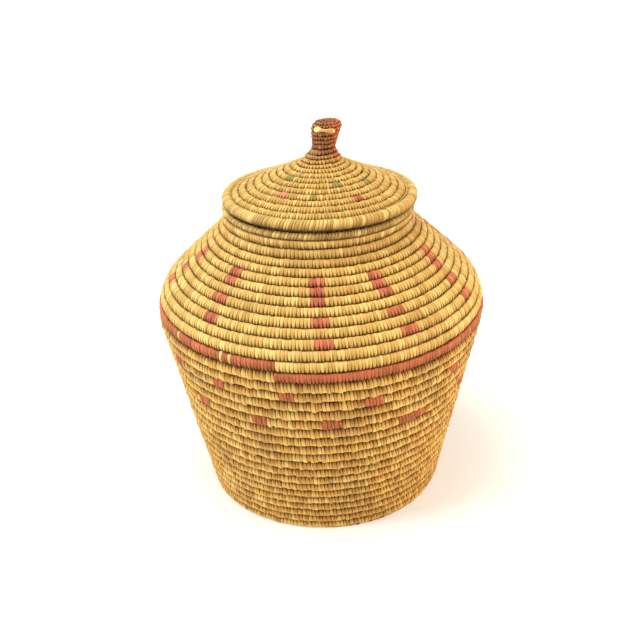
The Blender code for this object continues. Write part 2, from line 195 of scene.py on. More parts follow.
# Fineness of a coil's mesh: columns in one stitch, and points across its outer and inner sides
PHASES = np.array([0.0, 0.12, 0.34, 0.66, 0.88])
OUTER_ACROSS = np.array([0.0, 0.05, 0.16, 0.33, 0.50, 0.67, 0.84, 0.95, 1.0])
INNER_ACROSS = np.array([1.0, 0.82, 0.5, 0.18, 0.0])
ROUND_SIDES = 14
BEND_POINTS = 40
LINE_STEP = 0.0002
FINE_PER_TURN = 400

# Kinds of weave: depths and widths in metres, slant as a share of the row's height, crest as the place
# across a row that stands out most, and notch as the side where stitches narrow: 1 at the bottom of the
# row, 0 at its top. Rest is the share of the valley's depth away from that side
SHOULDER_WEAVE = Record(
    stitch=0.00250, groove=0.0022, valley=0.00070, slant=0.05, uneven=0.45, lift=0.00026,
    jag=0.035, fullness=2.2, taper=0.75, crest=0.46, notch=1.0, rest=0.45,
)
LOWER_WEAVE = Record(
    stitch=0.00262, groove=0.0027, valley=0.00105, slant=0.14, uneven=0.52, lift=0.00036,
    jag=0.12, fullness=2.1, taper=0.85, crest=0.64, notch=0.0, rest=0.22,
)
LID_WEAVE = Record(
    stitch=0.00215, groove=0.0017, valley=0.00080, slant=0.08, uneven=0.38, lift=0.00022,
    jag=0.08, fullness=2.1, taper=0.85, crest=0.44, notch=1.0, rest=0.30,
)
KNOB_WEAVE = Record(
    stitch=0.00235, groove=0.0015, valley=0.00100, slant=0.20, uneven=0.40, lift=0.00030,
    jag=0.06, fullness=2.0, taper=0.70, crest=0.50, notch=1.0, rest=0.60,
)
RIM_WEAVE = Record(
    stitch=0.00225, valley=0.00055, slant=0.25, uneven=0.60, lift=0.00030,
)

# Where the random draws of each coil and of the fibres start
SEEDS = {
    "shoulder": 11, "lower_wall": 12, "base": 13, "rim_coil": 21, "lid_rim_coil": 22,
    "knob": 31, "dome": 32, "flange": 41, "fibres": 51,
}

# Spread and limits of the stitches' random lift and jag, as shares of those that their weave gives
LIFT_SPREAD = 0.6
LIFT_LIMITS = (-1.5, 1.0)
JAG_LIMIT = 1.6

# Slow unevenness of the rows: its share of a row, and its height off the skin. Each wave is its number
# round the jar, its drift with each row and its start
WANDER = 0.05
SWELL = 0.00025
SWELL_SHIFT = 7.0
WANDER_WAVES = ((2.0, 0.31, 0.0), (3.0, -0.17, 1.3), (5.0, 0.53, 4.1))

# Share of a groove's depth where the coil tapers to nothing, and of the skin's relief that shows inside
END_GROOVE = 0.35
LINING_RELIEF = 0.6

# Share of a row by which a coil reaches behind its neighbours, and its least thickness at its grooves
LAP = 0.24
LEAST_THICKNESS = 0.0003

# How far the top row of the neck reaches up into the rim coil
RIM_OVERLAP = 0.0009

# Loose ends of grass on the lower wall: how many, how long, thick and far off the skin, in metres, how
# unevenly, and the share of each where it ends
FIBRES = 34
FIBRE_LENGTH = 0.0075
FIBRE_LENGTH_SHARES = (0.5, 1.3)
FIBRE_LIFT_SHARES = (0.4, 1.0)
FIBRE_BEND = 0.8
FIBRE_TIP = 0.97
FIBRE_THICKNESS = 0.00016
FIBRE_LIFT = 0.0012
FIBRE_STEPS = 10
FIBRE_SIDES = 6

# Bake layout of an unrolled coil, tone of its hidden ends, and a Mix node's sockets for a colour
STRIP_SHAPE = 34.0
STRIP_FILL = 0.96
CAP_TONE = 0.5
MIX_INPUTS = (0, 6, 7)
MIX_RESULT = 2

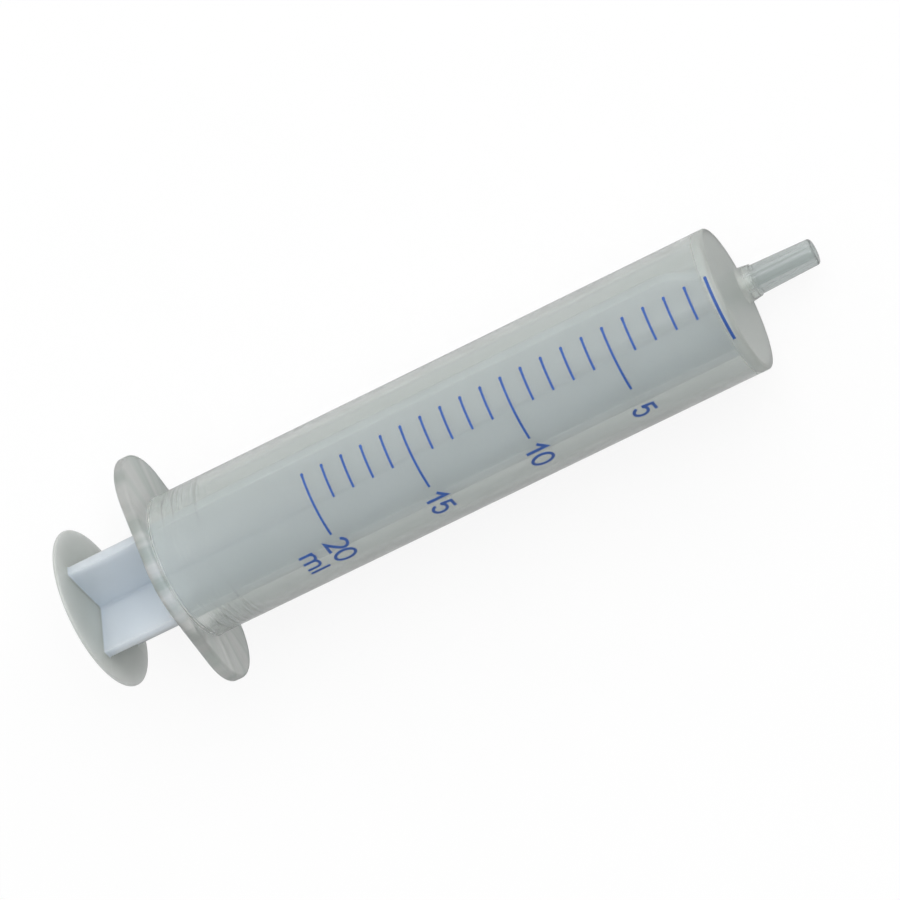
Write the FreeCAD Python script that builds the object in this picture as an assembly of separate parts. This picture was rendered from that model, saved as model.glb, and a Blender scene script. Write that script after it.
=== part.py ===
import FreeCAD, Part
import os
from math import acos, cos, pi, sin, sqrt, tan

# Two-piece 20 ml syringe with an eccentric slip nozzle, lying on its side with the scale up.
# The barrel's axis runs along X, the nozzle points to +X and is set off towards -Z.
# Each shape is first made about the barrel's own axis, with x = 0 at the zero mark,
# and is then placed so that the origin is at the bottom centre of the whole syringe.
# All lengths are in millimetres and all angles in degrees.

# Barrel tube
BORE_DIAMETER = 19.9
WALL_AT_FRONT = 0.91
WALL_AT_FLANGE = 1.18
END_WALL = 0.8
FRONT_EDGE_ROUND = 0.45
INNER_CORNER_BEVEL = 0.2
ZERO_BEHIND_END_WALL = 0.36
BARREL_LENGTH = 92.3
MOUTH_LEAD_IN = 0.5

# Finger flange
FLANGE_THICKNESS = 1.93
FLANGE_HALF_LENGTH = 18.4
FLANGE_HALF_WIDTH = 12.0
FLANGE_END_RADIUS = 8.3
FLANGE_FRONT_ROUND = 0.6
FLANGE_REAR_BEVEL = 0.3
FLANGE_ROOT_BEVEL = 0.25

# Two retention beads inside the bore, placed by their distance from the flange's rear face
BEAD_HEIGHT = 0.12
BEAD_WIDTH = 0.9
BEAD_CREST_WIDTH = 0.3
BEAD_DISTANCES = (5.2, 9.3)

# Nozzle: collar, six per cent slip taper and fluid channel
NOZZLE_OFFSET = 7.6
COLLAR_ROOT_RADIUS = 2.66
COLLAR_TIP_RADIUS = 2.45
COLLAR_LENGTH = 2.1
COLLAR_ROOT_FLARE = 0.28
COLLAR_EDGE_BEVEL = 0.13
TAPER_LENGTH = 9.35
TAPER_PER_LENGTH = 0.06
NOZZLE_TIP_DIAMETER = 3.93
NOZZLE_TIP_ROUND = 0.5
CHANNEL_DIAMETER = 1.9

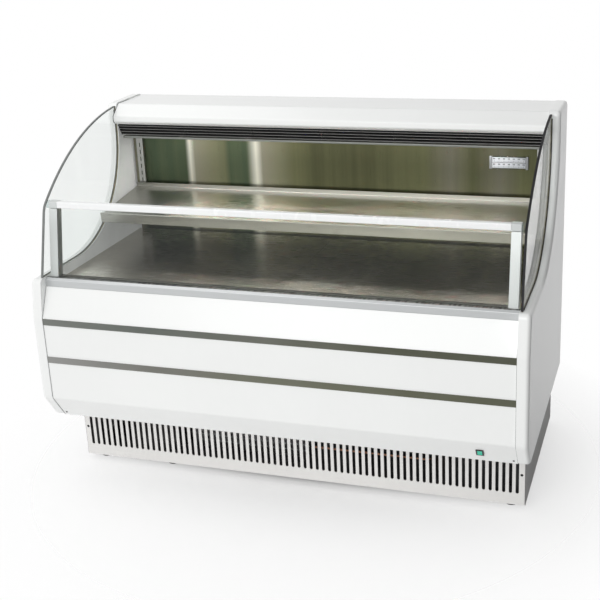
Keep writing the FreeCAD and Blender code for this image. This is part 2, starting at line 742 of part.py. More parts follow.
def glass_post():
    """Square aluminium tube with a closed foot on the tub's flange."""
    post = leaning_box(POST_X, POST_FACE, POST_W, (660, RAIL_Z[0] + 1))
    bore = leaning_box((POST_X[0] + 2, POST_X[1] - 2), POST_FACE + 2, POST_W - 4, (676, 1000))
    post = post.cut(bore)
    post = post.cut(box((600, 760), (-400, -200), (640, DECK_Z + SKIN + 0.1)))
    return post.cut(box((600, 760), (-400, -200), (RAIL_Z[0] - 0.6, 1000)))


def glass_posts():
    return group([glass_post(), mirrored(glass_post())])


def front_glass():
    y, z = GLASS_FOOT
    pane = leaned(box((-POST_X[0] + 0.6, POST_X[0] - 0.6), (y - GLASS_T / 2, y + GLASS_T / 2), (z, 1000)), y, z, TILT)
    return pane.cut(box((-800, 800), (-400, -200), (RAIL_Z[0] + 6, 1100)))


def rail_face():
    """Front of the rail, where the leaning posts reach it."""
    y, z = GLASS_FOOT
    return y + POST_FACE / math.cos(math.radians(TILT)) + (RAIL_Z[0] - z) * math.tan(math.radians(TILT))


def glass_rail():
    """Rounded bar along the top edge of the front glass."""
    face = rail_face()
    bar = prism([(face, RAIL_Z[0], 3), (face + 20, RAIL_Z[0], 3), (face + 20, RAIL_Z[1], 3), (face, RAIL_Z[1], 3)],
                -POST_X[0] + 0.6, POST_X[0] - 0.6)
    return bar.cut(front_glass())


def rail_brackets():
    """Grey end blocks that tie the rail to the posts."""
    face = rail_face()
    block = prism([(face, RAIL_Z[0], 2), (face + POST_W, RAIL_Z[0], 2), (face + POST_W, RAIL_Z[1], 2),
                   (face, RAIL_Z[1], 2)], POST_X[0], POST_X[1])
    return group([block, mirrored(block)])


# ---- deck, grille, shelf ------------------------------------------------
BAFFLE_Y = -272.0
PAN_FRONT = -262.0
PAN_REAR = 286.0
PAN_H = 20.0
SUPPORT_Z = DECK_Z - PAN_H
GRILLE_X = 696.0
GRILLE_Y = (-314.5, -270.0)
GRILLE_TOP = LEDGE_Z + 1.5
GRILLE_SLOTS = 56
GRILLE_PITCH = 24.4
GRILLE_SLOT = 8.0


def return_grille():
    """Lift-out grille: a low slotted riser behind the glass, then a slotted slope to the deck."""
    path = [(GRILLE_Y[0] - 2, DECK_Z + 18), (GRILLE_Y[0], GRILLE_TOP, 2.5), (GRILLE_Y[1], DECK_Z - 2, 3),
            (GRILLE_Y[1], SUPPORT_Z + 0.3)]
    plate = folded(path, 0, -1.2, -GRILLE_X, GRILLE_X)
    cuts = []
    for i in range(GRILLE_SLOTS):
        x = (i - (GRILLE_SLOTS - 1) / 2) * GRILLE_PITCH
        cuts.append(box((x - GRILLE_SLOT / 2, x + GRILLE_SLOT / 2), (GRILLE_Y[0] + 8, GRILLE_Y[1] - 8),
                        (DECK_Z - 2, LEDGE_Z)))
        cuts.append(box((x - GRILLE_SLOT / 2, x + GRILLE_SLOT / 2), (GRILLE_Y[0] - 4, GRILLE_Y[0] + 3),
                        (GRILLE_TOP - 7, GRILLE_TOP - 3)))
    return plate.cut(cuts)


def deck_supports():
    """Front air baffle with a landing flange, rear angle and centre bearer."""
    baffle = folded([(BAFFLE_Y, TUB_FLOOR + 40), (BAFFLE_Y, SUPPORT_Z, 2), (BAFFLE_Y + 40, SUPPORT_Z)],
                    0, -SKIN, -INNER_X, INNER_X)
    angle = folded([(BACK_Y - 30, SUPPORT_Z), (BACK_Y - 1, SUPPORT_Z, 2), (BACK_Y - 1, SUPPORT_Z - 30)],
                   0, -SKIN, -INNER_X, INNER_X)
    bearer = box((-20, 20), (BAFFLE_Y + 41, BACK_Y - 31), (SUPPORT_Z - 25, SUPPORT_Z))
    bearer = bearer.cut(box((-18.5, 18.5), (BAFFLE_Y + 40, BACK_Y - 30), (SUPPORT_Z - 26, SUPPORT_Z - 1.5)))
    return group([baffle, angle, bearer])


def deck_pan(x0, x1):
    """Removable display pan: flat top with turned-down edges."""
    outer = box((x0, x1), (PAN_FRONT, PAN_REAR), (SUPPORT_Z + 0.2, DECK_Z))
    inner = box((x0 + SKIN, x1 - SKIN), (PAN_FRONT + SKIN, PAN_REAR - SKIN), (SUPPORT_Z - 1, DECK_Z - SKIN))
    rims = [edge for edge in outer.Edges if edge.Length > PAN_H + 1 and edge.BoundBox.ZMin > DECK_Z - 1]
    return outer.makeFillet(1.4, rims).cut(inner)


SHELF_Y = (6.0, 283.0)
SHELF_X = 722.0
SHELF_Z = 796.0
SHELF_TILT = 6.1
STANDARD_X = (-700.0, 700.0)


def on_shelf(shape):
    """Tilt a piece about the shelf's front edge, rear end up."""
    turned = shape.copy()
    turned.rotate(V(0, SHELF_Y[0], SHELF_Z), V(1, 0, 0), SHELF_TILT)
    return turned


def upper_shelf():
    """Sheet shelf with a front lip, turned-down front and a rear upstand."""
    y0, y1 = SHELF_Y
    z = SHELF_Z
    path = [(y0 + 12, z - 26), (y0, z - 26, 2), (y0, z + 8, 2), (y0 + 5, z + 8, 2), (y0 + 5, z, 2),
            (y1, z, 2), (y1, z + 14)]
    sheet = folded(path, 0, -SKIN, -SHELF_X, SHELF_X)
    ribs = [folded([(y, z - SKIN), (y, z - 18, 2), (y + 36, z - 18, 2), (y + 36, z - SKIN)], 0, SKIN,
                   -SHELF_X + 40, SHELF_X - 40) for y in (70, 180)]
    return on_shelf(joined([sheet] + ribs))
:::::
Up to and including the line with "FINE_PER_TURN = 400", print every line of the records from the start.

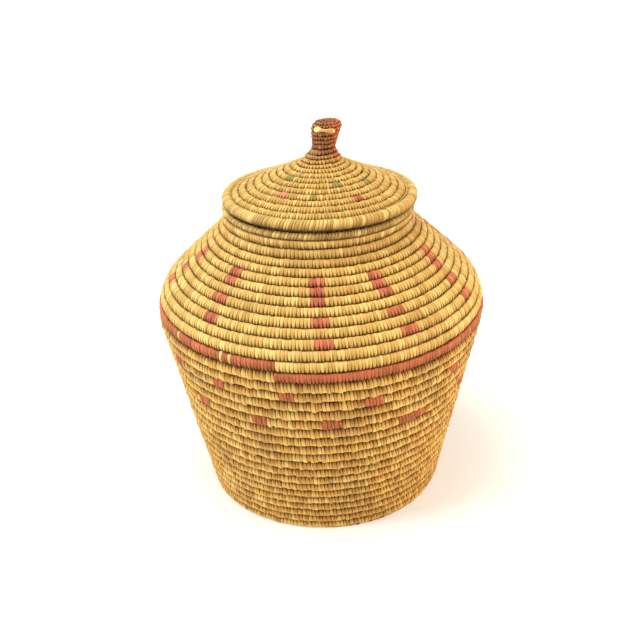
The Blender code for this object continues. Write part 2, from line 195 of scene.py on. More parts follow.
# Fineness of a coil's mesh: columns in one stitch, and points across its outer and inner sides
PHASES = np.array([0.0, 0.12, 0.34, 0.66, 0.88])
OUTER_ACROSS = np.array([0.0, 0.05, 0.16, 0.33, 0.50, 0.67, 0.84, 0.95, 1.0])
INNER_ACROSS = np.array([1.0, 0.82, 0.5, 0.18, 0.0])
ROUND_SIDES = 14
BEND_POINTS = 40
LINE_STEP = 0.0002
FINE_PER_TURN = 400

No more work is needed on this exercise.